The agreement contains three main provisions:

  • Article 3: Subsidies Contributing to Illegal, Unreported and Unregulated Fishing compels members to stop any subsidy to vessels and operators (businesses or individuals) that they know have engaged in IUU fishing. Currently, very few WTO members require such a provision. This article will be an important tool for nations and regional fisheries management organizations (RFMOs) in the fight against illegal fishing by not only deterring future IUU activities but also providing an incentive for countries and RFMOs to improve their IUU monitoring and enforcement. The rule could also encourage countries and RFMOs to establish management measures on unregulated fishing, similar to what has been done with most squid globally and with south-eastern Pacific albacore. Finally, this rule establishes that the prohibition on subsidies to operators that have engaged in illegal fishing is also applicable to “fishing-related activities at sea”—which would include the provisioning of personnel and use of forced labor.
  • Article 4: Subsidies Regarding Overfished Stocks obligates members to determine whether they have measures in place to rebuild stocks that they know are overfished if they continue to subsidize fishing of the stocks—an important improvement in fisheries management, because not all WTO members require rebuilding of overfished stocks. The rule requires coastal states and RFMOs to use maximum sustainable yield, which is the largest catch that can be harvested without reducing the stock population, to measure when a stock is overfished. This sustainability test links fisheries subsidies to management—a new and important standard in WTO’s legal framework.
  • Article 5: Other Subsidies prohibits subsidies to fishing on the unregulated high seas—the international waters beyond national jurisdiction. Although RFMOs oversee fishing in much of the high seas, gaps in jurisdiction leave portions of these areas and the fishing of many species there completely unmanaged (such as most of the squid and other mesopelagic species—those that live 200-1000 meters below the surface). This provision will be particularly significant for operators engaged in distant water fishing (fishing on the high seas or in waters of another country) and could provide an impetus towards establishing management measures for unregulated high seas fishing. In addition, Article 5 requires nations to “take special care” and “exercise due restraint” when giving subsidies to reflagged vessels (ships that have changed their registration from one country to another, often to bypass fisheries laws) or those that are fishing on unassessed stocks. Although these two rules are less strict than an outright subsidy prohibition, they establish an obligation for subsidizing members to be cautious when granting subsidies in those situations; however, the rules don’t specify what actions would need to be taken to comply.

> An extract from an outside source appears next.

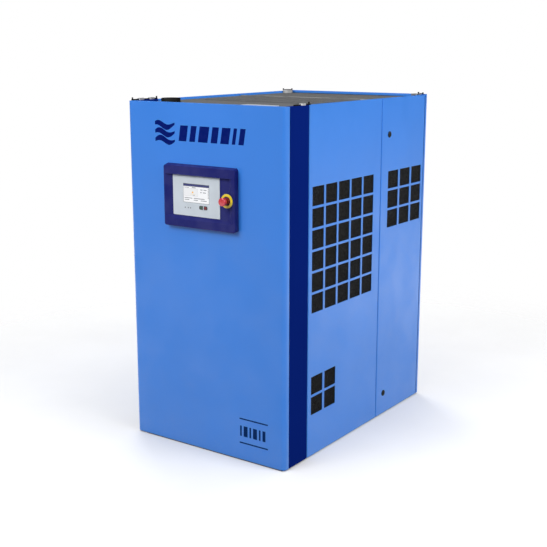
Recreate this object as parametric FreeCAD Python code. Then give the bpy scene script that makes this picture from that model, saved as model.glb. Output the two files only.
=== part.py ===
"""Packaged screw compressor with a built-in refrigerated air dryer, in a sheet-steel cabinet.

The row frame has its origin on the floor under the middle of the cabinet. +Z is up, the operator
stands on the -Y side, and +X is to the operator's right. All sizes are in millimetres.

The machine is a welded skid with a post-and-rail frame, clad in folded panels. The front half holds
the main motor, the screw airend and, under the roof, the oil and air cooler with its fan. The rear
bay behind the right door holds the dryer: condenser, hermetic refrigerant compressor, heat
exchanger and water separator. The rear bay behind the left door holds the oil separator tank.
"""
import FreeCAD
import Part
import math
import os

V = FreeCAD.Vector
X, Y, Z = V(1, 0, 0), V(0, 1, 0), V(0, 0, 1)

# ---- driving dimensions -------------------------------------------------------------------------
WIDTH, DEPTH, HEIGHT = 882.0, 1296.0, 1618.0
HALF_W, HALF_D = WIDTH / 2, DEPTH / 2
SHEET = 2.0                      # cladding and roof sheet
GAP = 3.0                        # shadow gap between neighbouring panels
DOOR_GAP = 5.0                   # wider gap along the free edge of a door
FLOOR_GAP = 6.0                  # the cladding hangs this far above the floor
PANEL_DEPTH = 24.0               # depth of the folded returns of side panels and doors
FOLD_R = 5.0                     # outer fold radius of side panels and doors
LIP = 12.0                       # height of the lip that closes the top return
FRONT_DEPTH = 34.0               # how far the front panel wraps round onto each side
FRONT_R = 20.0                   # outer radius of the front panel's vertical edges
REAR_DEPTH = 21.0
REAR_RISE = 4.0                  # the rear panel stands this much higher than the doors
STRIP_W = 146.0                  # dark corner strip behind the front panel
SEAM_Y = 177.0                   # joint between the fixed side panel and the rear side door

# derived cladding positions along Y
FRONT_Y = -HALF_D
STRIP_Y0 = FRONT_Y + FRONT_DEPTH + GAP
STRIP_Y1 = STRIP_Y0 + STRIP_W
SIDE_Y0, SIDE_Y1 = STRIP_Y1 + GAP, SEAM_Y - DOOR_GAP / 2
REAR_Y = HALF_D - REAR_DEPTH
DOOR_Y0, DOOR_Y1 = SEAM_Y + DOOR_GAP / 2, REAR_Y - GAP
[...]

The agreement is a living document that allows members to review and possibly amend the agreement after they gain experience from its implementation.

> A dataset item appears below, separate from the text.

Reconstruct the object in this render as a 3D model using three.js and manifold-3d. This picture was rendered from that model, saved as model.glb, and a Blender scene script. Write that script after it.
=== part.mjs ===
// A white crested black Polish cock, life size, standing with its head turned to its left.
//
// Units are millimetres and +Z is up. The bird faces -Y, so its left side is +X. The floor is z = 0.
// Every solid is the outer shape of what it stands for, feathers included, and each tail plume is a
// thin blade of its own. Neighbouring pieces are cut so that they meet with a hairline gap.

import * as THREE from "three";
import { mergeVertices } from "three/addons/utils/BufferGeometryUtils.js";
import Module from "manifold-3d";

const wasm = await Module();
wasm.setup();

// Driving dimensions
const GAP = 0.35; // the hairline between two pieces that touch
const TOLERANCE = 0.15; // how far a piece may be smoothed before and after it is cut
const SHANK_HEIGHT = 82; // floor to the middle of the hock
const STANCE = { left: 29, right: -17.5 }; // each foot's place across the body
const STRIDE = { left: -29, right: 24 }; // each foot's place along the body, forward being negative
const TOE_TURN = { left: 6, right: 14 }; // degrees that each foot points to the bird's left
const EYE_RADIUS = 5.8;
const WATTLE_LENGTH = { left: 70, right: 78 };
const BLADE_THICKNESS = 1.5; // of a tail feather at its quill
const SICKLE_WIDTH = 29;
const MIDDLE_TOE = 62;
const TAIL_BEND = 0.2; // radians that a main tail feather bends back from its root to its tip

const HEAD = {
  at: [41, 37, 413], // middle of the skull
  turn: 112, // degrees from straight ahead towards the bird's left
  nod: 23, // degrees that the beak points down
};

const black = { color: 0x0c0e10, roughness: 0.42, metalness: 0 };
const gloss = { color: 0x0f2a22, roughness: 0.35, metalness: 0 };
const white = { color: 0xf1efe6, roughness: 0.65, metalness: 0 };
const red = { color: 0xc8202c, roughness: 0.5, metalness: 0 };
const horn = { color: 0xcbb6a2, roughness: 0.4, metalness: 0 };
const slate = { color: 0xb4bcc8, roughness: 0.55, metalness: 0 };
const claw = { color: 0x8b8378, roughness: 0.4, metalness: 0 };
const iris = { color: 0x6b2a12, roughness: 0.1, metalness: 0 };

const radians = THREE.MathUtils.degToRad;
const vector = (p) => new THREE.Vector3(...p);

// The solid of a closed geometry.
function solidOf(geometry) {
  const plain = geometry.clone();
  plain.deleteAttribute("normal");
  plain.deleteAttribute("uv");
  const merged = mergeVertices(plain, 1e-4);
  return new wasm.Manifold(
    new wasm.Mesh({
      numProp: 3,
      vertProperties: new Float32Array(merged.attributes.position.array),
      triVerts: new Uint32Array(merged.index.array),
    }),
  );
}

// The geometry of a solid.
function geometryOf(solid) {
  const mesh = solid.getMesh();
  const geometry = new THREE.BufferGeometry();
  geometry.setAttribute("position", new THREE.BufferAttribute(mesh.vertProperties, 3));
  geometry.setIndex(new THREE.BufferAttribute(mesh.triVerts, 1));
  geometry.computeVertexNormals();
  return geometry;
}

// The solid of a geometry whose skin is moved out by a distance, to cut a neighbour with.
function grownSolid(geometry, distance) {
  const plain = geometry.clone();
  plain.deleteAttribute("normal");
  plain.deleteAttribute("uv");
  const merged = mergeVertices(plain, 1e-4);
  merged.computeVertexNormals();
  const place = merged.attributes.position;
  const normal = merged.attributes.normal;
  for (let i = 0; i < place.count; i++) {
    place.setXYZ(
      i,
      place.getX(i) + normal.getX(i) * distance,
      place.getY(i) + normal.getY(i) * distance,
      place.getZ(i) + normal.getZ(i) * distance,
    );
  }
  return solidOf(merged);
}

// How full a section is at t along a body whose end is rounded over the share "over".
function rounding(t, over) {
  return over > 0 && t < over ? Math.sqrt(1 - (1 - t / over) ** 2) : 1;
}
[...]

Are there other important commitments?

In addition to the provisions that prohibit harmful subsidies, the Agreement on Fisheries Subsidies includes several measures that enhance transparency and enable more effective tracking of the implementation of fisheries subsidies rules. Countries will need to provide the WTO with detailed information about their subsidy programs (such as the subsidy’s policy objective, form, duration and amount) and will have to detail the kind of fishing being subsidized—including information on the status of the fish stock, any conservation or management measures in place, catch data for the fishery being targeted and more general information about the country’s fisheries oversight structure.

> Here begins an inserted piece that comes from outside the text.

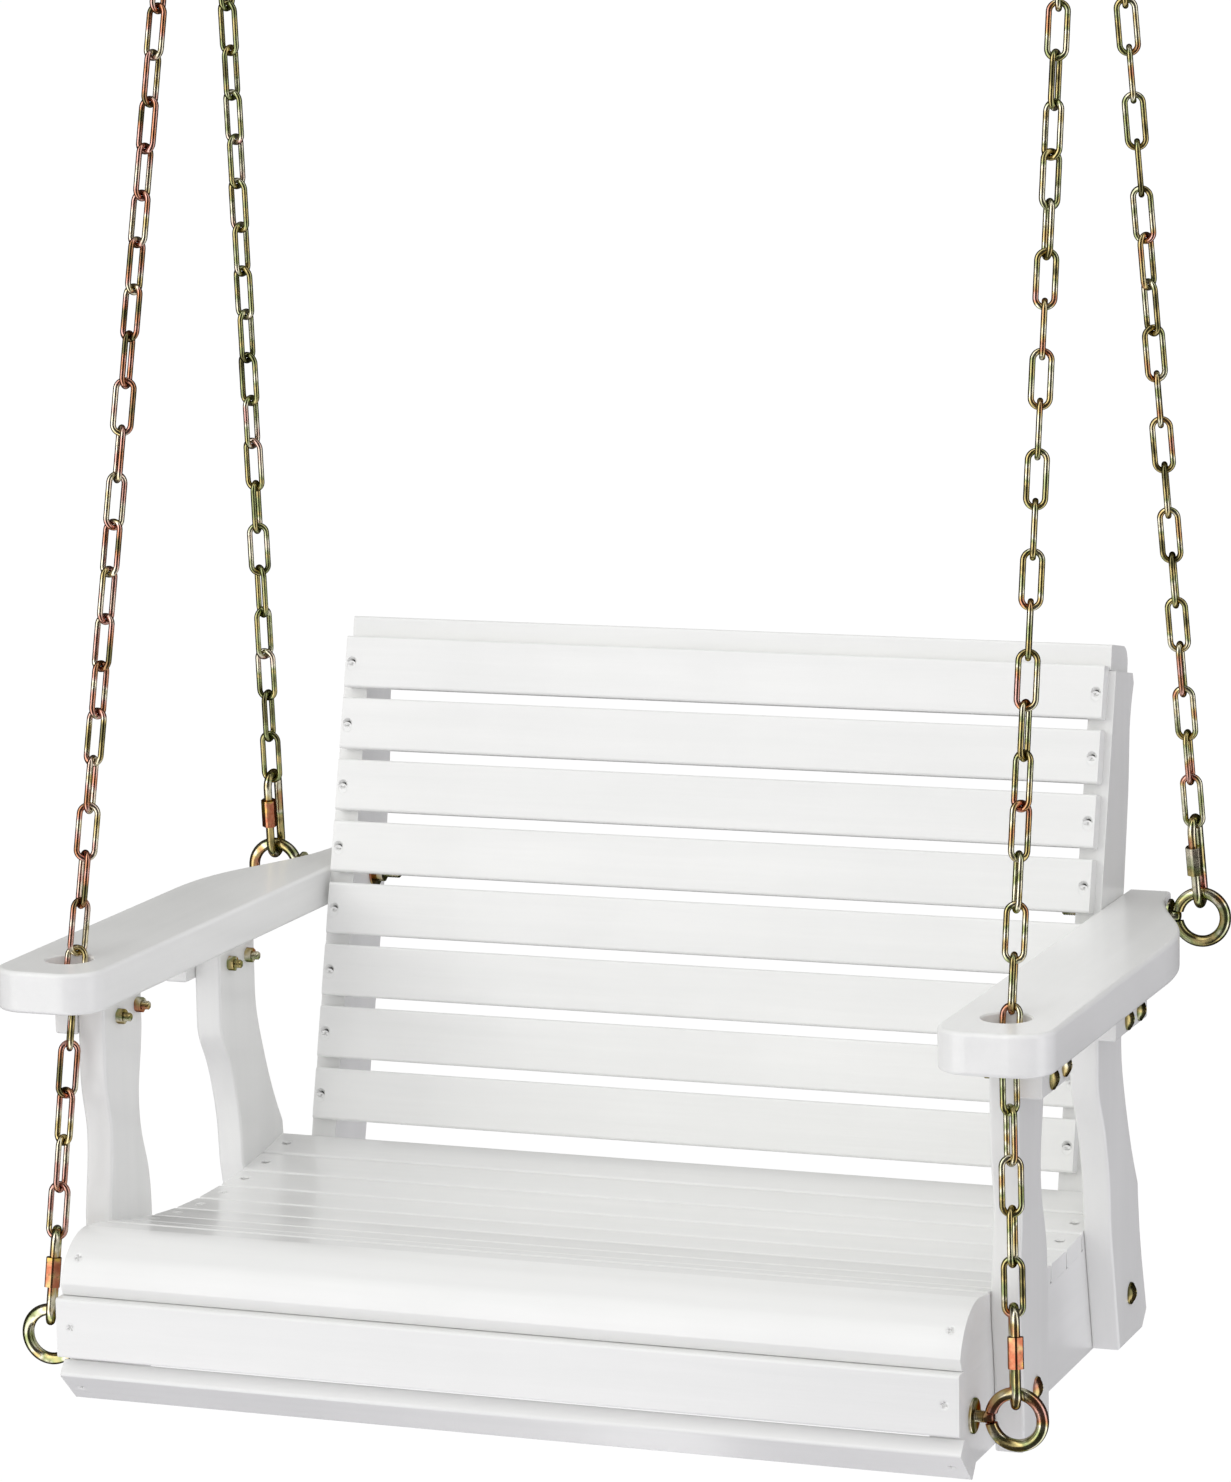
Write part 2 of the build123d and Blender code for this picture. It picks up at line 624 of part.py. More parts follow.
def build_hook():
    """Screw hook: a threaded shank, a collar under the ceiling and an open bow in the X-Z plane."""
    bow_start = 115.0
    lead_turn = bow_start - 50.0
    start_y = -HOOK_NECK + HOOK_R * sin(radians(bow_start))
    lead_r = -HOOK_R * cos(radians(bow_start)) / (1 - cos(radians(lead_turn)))
    lead_z = start_y + lead_r * sin(radians(lead_turn))
    front = Plane(origin=(HANG_X, 0, 0), x_dir=(1, 0, 0), z_dir=(0, -1, 0))
    with BuildPart() as hook:
        with BuildLine(front) as path:
            Line((0, HOOK_SHANK), (0, lead_z))
            JernArc((0, lead_z), (0, -1), lead_r, -lead_turn)
            bow_point = (HOOK_R * cos(radians(bow_start)), start_y)
            heading = radians(bow_start + 90)
            JernArc(bow_point, (cos(heading), sin(heading)), HOOK_R, 285)
        with BuildSketch(Plane(origin=path.line @ 0, z_dir=path.line % 0)):
            Circle(HOOK_WIRE / 2)
        sweep(transition=Transition.ROUND)
        with BuildSketch(Plane.XY):
            with Locations((HANG_X, 0)):
                Circle(9)
        extrude(amount=-3)
        chamfer(hook.edges().filter_by(GeomType.CIRCLE).group_by(Axis.Z)[-1], 1.5)
    return hook.part


def hardware_on_rail_and_arm():
    """Outer washers, inner washers and nuts of the eye bolts, on the +X side."""
    eyes = [(RAIL_OUT, RAIL_OUT - RAIL_T, FRONT_EYE), (ARM_WASHER_X + 0.1, STILE_IN, REAR_EYE)]
    washers, nuts = [], []
    for outer_face, inner_face, (_, y, z) in eyes:
        washers.append(build_washer(outer_face, y, z, 11.5, M8 / 2 + 0.2, WASHER_T))
        washers.append(build_washer(inner_face - WASHER_T, y, z, 11.5, M8 / 2 + 0.2, WASHER_T))
        nuts.append(build_nut(inner_face - WASHER_T, y, z, M8, 2 * (SHANK_R + THREAD_PLAY)))
    return washers, nuts


def main():
    screws = back_screws() + seat_screws()
    joiners = hidden_screws()
    save_pair(drilled(build_arm(), joiners), "arm")
    save_pair(build_post(front_post_outline, FRONT_BOLTS), "front_post")
    save_pair(build_post(rear_post_outline, REAR_BOLTS), "rear_post")
    save_pair(drilled(build_cleat(12, 76, FRONT_BOLTS[:2]), joiners), "front_cleat")
    save_pair(drilled(build_cleat(186, 265, REAR_BOLTS[:2]), joiners), "rear_cleat")
    save_pair(drilled(build_rail(), screws + joiners), "seat_rail")
    save_pair(drilled(build_stile(), screws + joiners), "back_stile")

    for index in range(1, BACK_SLATS + 1):
        save(drilled(build_back_slat(index), screws), f"back_slat_{index}")
    save(drilled(build_cap_slat(), screws), "back_cap_slat")
    for index in range(1, SEAT_SLATS + 1):
        save(drilled(build_seat_slat(index), screws), f"seat_slat_{index}")
    save(drilled(build_nosing(), screws), "seat_nosing")
    save(drilled(build_front_slat(), screws), "seat_front_slat")
    save(drilled(build_under_slat(), screws), "seat_under_slat")

    post_face, inside = RAIL_OUT + POST_T, RAIL_OUT
    bolts, washers, nuts = [], [], []
    for y, z in FRONT_BOLTS[:2] + REAR_BOLTS[:2]:
        bolts.append(build_bolt(CLEAT_OUT, y, z, inside - 9.5))
        washers.append(build_washer(CLEAT_OUT, y, z, 7.5, M6 / 2 + 0.2, WASHER_T))
        nuts.append(build_nut(inside, y, z, M6, M6 + 2 * THREAD_PLAY))
    for y, z in (FRONT_BOLTS[2], REAR_BOLTS[2]):
        bolts.append(build_bolt(post_face, y, z, inside - RAIL_T - 14))
        washers.append(build_washer(post_face, y, z, 7.5, M6 / 2 + 0.2, WASHER_T))
        nuts.append(build_nut(inside - RAIL_T, y, z, M6, M6 + 2 * THREAD_PLAY))
    save_group(both(bolts), "frame_bolts")
    save_group(both(washers), "frame_bolt_washers")
    save_group(both(nuts), "frame_bolt_nuts")
    save_group(screws, "slat_screws")
    save_group(joiners, "frame_screws")

    eyes = [build_eye_bolt(FRONT_EYE, FRONT_SHANK_END), build_eye_bolt(REAR_EYE, REAR_SHANK_END)]
    eye_washers, eye_nuts = hardware_on_rail_and_arm()
    save_group(both(eyes), "eye_bolts")
    save_group(both(eye_washers), "eye_bolt_washers")
    save_group(both(eye_nuts), "eye_bolt_nuts")

    chains = {"front_right": (True, (1, 7, 20)), "front_left": (True, (1, 5, 14)),
              "rear_right": (False, (9,)), "rear_left": (False, (2,))}
    for place, (is_front, turns) in chains.items():
        links = build_chain(is_front, turns)
        if place.endswith("left"):
            links = [mirror(link, about=MIRROR) for link in links]
        save_group(links, f"chain_{place}")

    stations = {"front": (FRONT_FOOT, FRONT_PULL), "rear": (REAR_FOOT, REAR_PULL),
                "top": (TOP_LINK_BOTTOM, Vector(0, 0, 1))}
    gates = {"front": (FRONT_GATE, -FRONT_GATE), "rear": (180, 180), "top": (0, 0)}
    for station, (foot, along) in stations.items():
        for side, turn in zip(("right", "left"), gates[station]):
            behind = Vector(-sin(radians(turn)), cos(radians(turn)), 0)
            gate_side = perpendicular(along, behind)
            pieces = {"quick_link": build_quick_link(foot, along, gate_side),
                      "link_sleeve": build_sleeve(foot, along, gate_side)}
            for kind, piece in pieces.items():
                save(piece if side == "right" else mirror(piece, about=MIRROR), f"{kind}_{station}_{side}")
        print(f"{station}: foot {foot}, pull {along}, gate side {gate_side}")
    save_pair(build_hook(), "ceiling_hook")
    print(f"pivot height {PIVOT_Z}, pull angles {degrees(atan2(FRONT_PULL.Y, FRONT_PULL.Z)):.2f}"
          f" and {degrees(atan2(REAR_PULL.Y, REAR_PULL.Z)):.2f}")


main()
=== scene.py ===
"""Looks of the porch swing seat: painted boards, passivated hardware, and the studio around them.

Everything is in metres in the row frame: +Z up, +Y to the back of the seat, origin on the ceiling.
"""

import math

import bmesh
import bpy
import numpy as np
from mathutils import Matrix, Vector


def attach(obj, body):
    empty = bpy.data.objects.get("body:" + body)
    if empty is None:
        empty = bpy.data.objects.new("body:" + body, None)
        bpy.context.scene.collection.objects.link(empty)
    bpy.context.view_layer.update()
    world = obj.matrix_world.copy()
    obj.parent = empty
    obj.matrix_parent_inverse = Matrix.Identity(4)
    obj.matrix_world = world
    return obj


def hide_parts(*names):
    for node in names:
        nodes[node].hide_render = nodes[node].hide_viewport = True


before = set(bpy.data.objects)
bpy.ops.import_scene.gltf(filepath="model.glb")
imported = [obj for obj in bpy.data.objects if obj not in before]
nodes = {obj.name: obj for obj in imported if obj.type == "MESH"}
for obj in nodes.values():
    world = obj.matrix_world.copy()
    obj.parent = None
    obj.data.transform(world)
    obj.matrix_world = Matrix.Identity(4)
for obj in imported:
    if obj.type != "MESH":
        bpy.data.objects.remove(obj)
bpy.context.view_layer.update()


# ---- material helpers ----
def new_material(name):
    material = bpy.data.materials.new(name)
    material.use_nodes = True
    return material, material.node_tree, material.node_tree.nodes["Principled BSDF"]


def add(tree, kind, inputs=None, **settings):
    """A new node. An input's value is either a number or colour, or another node's output socket."""
    node = tree.nodes.new(kind)
    for key, value in settings.items():
        setattr(node, key, value)
    for socket, value in (inputs or {}).items():
        if isinstance(value, bpy.types.NodeSocket):
            tree.links.new(value, node.inputs[socket])
        else:
            node.inputs[socket].default_value = value
    return node


def noise(tree, place, scale, detail, roughness=0.55, stretch=(1, 1, 1)):
    """A noise's value from 0 to 1. A larger stretch number gives finer detail along that axis."""
    mapped = add(tree, "ShaderNodeMapping", {"Vector": place, "Scale": stretch})
    inputs = {"Vector": mapped.outputs["Vector"], "Scale": scale, "Detail": detail, "Roughness": roughness}
    return add(tree, "ShaderNodeTexNoise", inputs).outputs["Fac"]


def remap(tree, value, low, high, new_low=0.0, new_high=1.0):
    inputs = {"Value": value, "From Min": low, "From Max": high, "To Min": new_low, "To Max": new_high}
    return add(tree, "ShaderNodeMapRange", inputs).outputs["Result"]


def ramp(tree, value, stops):
    """A colour ramp from (position, colour) pairs."""
    made = add(tree, "ShaderNodeValToRGB", {"Fac": value})
    elements = made.color_ramp.elements
    while len(elements) < len(stops):
        elements.new(0.5)
    for element, (position, colour) in zip(elements, stops):
        element.position = position
        element.color = (*colour, 1)
    return made.outputs["Color"]


def mix(tree, factor, first, second):
    made = add(tree, "ShaderNodeMix", data_type="RGBA")
    for socket, value in ((made.inputs[0], factor), (made.inputs[6], first), (made.inputs[7], second)):
        if isinstance(value, bpy.types.NodeSocket):
            tree.links.new(value, socket)
        else:
            socket.default_value = value if isinstance(value, (int, float)) else (*value, 1)
    return made.outputs[2]


def bump(tree, height, distance, strength, normal=None):
    inputs = {"Height": height, "Distance": distance, "Strength": strength}
    if normal is not None:
        inputs["Normal"] = normal
    return add(tree, "ShaderNodeBump", inputs).outputs["Normal"]


def compute(tree, operation, *values):
    return add(tree, "ShaderNodeMath", dict(enumerate(values)), operation=operation).outputs[0]


def object_place(tree):
    return add(tree, "ShaderNodeTexCoord").outputs["Object"]


# ---- painted wood ----
PAINT = (0.875, 0.875, 0.862)
PAINT_SHADE = (0.825, 0.828, 0.815)
# fineness, per metre, and depth in metres
GRAIN_ACROSS, GRAIN_ALONG, GRAIN_DEPTH = 38.0, 1.6, 0.0009
BRUSH_ACROSS, BRUSH_ALONG, BRUSH_DEPTH = 420.0, 9.0, 0.00012
PEEL, PEEL_DEPTH = 420.0, 0.00006
CLOUD = 11.0


def stretched(across, along, axis):
    scale = [across, across, across]
    scale[axis] = along
    return scale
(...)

The agreement allows members to use the WTO dispute settlement mechanism, one of the cornerstones of the organization, to force members to comply with their obligations. Members also agreed to include special consideration for countries defined as “developing” and “least developed,” providing them with a two-year grace period before they need to comply with WTO dispute settlement proceedings under Articles 3 and 4. A provision is included to provide technical assistance and capacity building to these countries to ensure that they can implement the agreement.

What’s next?

For the agreement to realize its full potential, a few important steps must take place:

  • Ratification. The agreement can only enter into force once it has been formally accepted by 109 members, or two-thirds of the WTO’s membership. Some WTO members, including Canada, Seychelles, Singapore, Switzerland, and the United States have already completed this process.
  • Negotiations. WTO members decided that negotiations will continue on outstanding issues not yet included in the agreement, in particular those related to overfishing and overcapacity—a fleet’s ability to harvest more fish than is sustainable. As part of these discussions, members can address some of the most harmful effects of fisheries subsidies: those that support fishing activities in a country’s waters—whether by domestic or foreign fleets. Fishing activity that takes place in other nations’ waters offloads environmental pressures to countries that lack the means to monitor and enforce basic fisheries protection, which can exacerbate global inequities; foreign fishing vessels often enter the waters of developing countries, landing high levels of fish stocks with little regard for local food security or the long-term health of the exploited nation’s ecosystems.

All stakeholders—from government, industry and civil society—must maintain the positive momentum from the agreement’s adoption and work to strengthen and implement it as soon as possible. Those actions are key to ending overfishing and improving ocean health.